The above arguments are speculative, and no actions should be taken based on the assumption that they are near-certainties. But the AI 2027 story is also speculative, and we should avoid taking actions on the assumption that specific details of it are near-certainties.
I particularly worry about the common assumption that building up one AI hegemon, and making sure that they are “aligned” and “win the race”, is the only path forward. It seems to me that there is a pretty high risk that such a strategy will decrease our safety, precisely by removing our ability to have countermeasures in the case where the hegemon becomes misaligned. This is especially true if, as is likely to happen, political pressures lead to such a hegemon becoming tightly integrated with military applications (see [1] [2] [3] [4]), which makes many alignment strategies less likely to be effective.

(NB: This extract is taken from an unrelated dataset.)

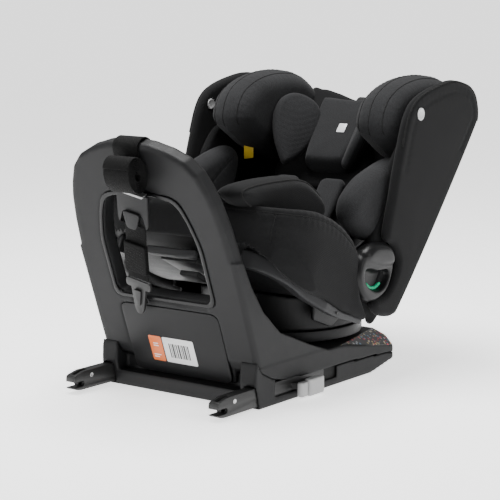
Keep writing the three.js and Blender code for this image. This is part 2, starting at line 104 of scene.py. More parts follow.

In the AI 2027 scenario, success hinges on the United States choosing to take the path of safety instead of the path of doom, by voluntarily slowing down its AI progress at a critical moment in order to make sure that Agent-5’s internal thought process is human-interpretable. Even if this happens, success if not guaranteed, and it is not clear how humanity steps down from the brink of its ongoing survival depending on the continued alignment of one single superintelligent mind. Acknowledging that making the world less vulnerable is actually possible and putting a lot more effort into using humanity’s newest technologies to make it happen is one path worth trying, regardless of how the next 5-10 years of AI go.